→ **Recorded data**
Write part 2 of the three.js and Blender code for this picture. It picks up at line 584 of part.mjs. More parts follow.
--
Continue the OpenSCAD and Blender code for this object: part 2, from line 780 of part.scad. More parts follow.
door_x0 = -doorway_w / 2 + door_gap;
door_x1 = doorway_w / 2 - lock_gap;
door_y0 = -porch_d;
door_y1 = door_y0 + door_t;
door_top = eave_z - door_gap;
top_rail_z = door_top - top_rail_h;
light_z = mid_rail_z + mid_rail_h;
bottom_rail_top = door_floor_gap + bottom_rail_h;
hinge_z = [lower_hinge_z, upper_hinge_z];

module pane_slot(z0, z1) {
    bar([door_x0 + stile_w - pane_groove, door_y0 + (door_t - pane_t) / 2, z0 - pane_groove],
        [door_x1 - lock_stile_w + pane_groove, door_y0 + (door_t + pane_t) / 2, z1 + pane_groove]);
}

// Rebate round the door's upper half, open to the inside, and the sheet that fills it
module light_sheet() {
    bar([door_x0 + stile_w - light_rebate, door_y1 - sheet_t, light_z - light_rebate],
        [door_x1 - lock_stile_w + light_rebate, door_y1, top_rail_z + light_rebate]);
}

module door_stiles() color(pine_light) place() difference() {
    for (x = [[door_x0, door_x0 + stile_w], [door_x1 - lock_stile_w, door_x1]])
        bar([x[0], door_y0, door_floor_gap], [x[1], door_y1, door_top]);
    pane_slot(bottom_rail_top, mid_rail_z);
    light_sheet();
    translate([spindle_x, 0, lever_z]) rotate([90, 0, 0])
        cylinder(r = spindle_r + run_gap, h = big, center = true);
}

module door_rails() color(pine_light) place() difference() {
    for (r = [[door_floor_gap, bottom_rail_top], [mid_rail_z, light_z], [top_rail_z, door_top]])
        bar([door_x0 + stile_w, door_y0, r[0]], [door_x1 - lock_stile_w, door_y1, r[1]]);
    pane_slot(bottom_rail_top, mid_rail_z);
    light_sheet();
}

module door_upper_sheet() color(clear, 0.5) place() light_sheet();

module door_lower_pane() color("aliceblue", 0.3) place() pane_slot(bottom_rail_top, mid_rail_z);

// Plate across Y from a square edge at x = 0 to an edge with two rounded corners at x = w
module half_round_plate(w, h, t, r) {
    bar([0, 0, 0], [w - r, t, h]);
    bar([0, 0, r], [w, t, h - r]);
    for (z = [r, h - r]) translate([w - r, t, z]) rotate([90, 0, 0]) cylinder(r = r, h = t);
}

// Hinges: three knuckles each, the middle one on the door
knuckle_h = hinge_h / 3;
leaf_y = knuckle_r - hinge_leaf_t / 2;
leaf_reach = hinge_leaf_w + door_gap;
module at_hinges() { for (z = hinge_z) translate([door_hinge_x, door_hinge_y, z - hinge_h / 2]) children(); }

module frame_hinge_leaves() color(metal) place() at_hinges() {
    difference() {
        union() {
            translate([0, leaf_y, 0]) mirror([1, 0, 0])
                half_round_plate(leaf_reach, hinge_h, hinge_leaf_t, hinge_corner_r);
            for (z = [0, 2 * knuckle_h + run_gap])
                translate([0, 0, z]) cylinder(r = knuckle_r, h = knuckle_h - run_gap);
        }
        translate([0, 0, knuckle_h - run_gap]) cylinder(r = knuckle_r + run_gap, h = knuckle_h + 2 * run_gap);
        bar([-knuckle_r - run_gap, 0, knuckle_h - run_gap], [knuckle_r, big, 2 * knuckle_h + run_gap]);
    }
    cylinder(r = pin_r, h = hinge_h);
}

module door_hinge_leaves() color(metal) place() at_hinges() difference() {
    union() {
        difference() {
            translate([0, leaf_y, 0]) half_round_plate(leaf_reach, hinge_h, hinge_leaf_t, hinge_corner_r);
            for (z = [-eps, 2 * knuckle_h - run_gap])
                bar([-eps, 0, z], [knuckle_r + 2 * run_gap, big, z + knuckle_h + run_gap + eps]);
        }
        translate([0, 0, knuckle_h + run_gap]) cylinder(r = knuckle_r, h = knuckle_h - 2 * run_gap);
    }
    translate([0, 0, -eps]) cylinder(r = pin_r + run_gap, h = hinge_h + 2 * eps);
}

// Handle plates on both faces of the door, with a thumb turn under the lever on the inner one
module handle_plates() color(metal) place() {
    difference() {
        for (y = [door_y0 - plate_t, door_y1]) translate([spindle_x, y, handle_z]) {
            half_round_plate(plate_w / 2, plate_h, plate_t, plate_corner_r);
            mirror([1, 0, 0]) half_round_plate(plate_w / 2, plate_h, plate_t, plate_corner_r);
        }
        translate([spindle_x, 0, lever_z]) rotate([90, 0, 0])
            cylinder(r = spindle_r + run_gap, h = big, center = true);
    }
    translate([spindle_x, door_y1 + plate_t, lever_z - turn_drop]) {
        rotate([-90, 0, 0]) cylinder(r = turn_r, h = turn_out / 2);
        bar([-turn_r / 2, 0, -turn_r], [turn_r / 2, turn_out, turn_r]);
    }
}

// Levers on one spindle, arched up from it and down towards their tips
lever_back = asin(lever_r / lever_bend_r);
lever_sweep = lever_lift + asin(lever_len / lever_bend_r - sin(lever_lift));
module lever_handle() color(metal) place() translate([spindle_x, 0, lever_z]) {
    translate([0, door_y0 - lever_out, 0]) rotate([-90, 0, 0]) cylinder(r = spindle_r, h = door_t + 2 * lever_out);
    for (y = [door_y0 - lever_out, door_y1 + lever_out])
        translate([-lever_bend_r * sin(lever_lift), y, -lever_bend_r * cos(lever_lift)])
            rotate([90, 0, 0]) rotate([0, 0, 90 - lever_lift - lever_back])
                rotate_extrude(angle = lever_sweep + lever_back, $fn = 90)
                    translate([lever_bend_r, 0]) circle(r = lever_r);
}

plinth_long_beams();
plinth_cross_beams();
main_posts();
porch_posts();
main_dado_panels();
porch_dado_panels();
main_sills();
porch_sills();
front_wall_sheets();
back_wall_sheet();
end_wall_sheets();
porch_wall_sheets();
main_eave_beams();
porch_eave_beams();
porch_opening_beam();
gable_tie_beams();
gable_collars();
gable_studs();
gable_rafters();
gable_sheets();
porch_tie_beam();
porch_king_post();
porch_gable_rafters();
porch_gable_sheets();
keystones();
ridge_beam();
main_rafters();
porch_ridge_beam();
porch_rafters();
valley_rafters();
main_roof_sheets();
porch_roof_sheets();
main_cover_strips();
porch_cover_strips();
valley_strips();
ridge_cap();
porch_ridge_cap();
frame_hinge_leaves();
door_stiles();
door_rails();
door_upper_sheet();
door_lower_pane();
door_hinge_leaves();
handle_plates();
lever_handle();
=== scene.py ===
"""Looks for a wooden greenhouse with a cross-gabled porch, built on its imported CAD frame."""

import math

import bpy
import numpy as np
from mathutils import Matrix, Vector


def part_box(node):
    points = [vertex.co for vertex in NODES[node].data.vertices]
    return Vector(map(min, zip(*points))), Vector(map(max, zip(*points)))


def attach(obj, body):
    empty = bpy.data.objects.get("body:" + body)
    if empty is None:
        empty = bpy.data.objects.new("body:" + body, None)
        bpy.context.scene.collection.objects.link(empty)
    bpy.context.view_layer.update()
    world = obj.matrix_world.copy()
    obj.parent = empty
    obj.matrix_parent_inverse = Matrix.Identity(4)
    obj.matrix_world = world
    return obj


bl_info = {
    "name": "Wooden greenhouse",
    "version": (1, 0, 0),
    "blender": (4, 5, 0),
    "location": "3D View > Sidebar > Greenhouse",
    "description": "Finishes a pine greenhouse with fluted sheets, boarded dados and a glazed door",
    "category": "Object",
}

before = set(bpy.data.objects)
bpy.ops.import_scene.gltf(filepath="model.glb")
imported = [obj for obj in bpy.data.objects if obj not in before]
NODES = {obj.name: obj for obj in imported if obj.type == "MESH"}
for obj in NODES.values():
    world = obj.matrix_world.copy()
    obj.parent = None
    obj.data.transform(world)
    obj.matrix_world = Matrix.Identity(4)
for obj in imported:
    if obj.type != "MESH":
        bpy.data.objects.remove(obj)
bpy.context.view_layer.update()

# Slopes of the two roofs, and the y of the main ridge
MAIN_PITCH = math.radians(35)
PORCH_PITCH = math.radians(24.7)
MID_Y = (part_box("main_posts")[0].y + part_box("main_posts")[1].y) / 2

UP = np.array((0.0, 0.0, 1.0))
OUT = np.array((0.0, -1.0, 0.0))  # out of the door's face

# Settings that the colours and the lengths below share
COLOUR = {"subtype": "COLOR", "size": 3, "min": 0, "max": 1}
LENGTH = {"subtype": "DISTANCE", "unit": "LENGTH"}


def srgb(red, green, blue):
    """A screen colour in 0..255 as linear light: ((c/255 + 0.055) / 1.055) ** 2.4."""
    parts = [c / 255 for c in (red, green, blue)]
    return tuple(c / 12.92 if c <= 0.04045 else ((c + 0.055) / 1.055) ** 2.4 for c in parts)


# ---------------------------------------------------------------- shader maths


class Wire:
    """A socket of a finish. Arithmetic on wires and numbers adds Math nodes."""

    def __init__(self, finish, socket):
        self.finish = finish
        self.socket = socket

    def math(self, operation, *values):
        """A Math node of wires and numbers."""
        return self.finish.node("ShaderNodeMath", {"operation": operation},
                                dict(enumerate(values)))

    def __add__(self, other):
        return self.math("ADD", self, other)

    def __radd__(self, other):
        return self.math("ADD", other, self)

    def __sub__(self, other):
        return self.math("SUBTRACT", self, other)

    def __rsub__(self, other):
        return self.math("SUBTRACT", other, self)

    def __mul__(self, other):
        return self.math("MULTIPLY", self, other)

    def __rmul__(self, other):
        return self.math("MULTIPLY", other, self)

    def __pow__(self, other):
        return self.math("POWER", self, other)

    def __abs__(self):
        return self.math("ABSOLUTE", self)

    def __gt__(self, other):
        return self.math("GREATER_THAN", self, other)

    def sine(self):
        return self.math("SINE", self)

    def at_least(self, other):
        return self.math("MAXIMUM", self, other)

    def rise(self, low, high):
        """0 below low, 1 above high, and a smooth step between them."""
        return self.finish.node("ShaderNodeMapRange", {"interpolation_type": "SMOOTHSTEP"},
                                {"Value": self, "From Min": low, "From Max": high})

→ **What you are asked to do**
Go through the records and copy each line with "imported" in it.

→ **Written response**
"""Looks for a wooden greenhouse with a cross-gabled porch, built on its imported CAD frame."""
imported = [obj for obj in bpy.data.objects if obj not in before]
NODES = {obj.name: obj for obj in imported if obj.type == "MESH"}
for obj in imported:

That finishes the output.